TASK OBJECTIVE:
Identify each line in the records below that contains the word "into", and copy it.

INFORMATION SHOWN:
----------------------------------------

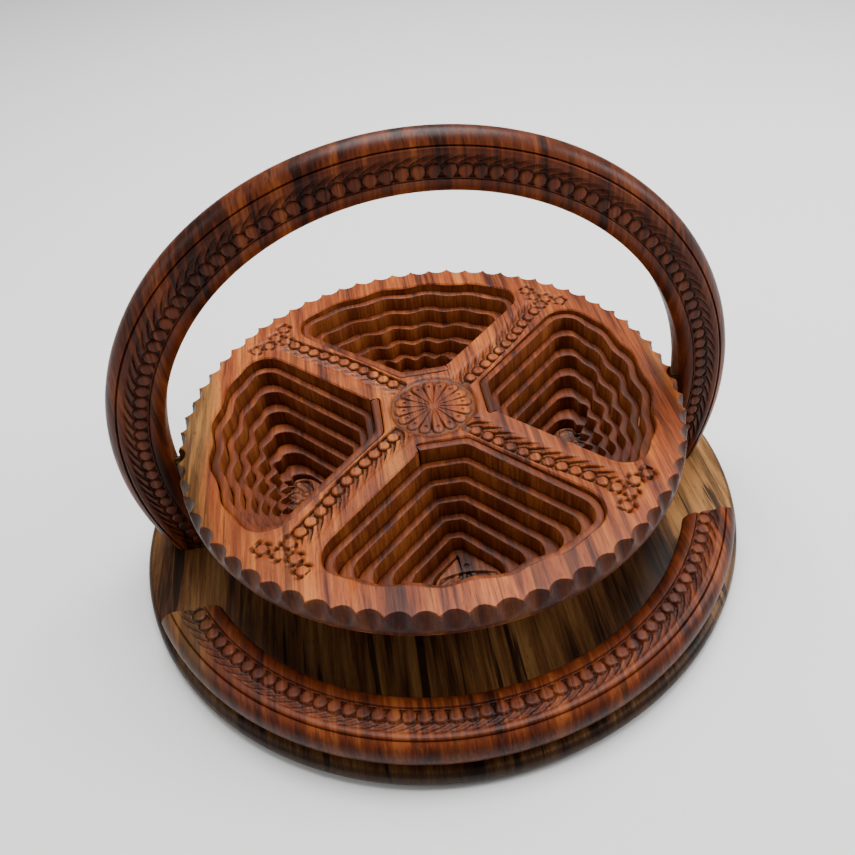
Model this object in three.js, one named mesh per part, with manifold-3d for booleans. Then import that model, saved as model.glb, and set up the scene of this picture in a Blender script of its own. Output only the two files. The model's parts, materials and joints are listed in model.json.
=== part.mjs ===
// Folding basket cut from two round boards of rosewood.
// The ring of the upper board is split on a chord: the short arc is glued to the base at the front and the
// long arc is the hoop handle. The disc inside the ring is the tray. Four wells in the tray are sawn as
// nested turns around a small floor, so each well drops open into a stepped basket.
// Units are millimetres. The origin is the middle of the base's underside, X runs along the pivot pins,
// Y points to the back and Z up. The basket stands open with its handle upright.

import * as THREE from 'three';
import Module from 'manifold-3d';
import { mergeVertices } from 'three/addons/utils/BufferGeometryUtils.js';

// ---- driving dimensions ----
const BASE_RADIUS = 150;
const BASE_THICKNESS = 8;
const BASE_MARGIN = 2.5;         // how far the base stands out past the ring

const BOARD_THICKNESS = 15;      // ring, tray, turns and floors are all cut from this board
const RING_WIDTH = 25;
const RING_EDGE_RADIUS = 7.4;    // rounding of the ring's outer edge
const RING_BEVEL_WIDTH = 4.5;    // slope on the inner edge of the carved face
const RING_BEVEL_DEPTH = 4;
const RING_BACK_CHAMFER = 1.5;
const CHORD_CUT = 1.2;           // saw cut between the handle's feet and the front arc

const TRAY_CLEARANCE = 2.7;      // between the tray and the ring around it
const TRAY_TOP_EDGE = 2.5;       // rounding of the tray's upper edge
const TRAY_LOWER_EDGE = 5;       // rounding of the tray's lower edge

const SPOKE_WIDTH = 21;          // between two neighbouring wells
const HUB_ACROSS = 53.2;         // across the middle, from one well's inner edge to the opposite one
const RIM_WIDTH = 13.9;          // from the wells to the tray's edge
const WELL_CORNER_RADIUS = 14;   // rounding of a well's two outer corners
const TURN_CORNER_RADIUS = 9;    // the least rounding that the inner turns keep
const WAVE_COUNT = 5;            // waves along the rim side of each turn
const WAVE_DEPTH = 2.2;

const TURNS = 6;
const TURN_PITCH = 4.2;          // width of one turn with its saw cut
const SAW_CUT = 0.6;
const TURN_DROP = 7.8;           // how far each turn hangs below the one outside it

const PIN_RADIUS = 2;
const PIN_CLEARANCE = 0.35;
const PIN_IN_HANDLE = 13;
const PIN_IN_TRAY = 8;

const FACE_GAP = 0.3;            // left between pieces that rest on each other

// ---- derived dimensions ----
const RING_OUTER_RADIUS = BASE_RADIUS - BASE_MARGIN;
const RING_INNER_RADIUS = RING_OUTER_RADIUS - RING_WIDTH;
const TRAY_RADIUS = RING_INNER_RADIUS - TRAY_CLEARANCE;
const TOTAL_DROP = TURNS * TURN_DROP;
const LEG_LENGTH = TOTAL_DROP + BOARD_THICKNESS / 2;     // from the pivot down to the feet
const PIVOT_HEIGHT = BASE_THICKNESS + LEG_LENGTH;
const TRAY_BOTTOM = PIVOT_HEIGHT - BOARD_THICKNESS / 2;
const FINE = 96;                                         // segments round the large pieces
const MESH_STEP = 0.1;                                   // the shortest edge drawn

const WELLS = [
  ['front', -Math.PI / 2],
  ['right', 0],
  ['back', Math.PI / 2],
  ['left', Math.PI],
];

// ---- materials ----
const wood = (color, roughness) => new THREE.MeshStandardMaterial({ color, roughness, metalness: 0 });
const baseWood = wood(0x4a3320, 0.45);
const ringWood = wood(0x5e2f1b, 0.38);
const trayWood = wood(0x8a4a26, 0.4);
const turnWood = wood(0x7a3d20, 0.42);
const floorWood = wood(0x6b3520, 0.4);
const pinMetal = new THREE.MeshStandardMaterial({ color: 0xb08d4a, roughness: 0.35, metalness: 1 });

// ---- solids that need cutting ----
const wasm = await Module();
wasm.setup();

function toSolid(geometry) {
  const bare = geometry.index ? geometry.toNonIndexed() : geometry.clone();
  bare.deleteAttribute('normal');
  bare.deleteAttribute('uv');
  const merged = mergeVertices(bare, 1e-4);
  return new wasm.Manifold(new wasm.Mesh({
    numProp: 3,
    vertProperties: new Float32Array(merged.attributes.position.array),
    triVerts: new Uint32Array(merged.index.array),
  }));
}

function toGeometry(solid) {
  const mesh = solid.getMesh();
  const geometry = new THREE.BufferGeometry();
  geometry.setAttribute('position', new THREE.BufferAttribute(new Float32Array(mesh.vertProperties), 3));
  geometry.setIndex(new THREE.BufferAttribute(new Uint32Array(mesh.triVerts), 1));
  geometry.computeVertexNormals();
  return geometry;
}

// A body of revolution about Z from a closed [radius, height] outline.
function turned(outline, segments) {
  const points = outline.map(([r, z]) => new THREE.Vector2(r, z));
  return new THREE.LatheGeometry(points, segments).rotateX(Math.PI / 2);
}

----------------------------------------

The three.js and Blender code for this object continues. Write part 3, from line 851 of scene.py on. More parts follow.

----------------------------------------

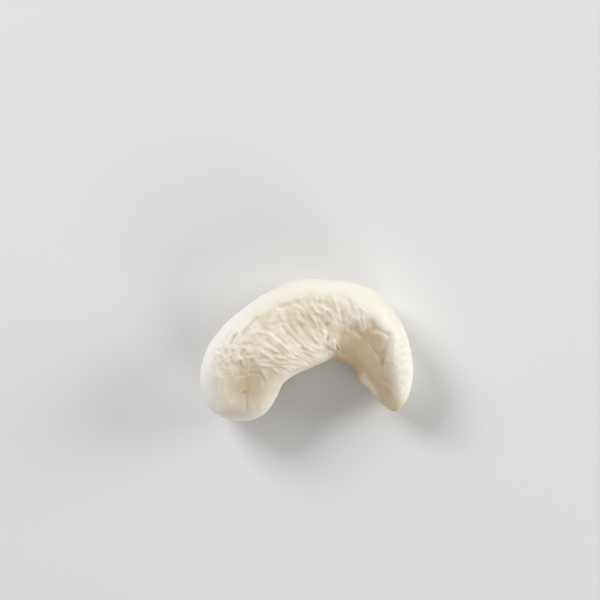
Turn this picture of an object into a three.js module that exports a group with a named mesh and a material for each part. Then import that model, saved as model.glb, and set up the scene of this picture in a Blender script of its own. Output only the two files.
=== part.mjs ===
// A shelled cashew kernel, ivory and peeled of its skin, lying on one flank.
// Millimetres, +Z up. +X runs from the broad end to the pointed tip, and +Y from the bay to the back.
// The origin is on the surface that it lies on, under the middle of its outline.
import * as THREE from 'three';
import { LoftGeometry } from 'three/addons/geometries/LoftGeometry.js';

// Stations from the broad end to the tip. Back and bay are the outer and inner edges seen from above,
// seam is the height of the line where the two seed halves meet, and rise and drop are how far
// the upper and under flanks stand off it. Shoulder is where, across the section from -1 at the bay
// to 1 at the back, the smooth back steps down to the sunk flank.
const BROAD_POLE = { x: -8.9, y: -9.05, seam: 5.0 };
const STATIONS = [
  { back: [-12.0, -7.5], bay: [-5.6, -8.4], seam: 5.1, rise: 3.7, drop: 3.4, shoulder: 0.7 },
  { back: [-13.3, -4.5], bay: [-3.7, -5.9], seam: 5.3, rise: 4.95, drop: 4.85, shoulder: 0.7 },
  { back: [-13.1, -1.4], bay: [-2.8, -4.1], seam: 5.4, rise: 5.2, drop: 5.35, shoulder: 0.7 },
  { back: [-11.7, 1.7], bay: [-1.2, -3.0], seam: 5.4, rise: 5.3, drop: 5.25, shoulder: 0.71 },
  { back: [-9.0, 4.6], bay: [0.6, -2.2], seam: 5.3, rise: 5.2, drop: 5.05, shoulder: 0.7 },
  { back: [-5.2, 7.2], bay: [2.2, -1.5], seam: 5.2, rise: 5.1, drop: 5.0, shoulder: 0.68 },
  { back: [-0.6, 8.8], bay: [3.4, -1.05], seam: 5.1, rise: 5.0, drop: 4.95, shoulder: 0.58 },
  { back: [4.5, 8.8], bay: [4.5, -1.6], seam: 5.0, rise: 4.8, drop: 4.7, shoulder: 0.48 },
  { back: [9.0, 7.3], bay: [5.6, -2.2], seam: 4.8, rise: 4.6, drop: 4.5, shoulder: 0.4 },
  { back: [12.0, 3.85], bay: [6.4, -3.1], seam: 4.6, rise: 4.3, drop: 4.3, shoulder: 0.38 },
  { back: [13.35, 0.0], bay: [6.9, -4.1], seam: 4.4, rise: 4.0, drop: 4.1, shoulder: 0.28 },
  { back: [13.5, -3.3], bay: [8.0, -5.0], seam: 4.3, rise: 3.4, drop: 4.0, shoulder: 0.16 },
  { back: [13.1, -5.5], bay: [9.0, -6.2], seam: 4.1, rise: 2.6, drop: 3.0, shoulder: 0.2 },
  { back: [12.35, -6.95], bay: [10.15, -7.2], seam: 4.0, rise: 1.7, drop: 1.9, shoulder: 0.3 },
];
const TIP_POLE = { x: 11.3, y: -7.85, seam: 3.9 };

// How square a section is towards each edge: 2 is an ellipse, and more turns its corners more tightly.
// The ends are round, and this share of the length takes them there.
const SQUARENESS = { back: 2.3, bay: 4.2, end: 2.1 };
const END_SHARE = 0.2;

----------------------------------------

EXERCISE OUTPUT:
// nested turns around a small floor, so each well drops open into a stepped basket.
Turn this picture of an object into a three.js module that exports a group with a named mesh and a material for each part. Then import that model, saved as model.glb, and set up the scene of this picture in a Blender script of its own. Output only the two files.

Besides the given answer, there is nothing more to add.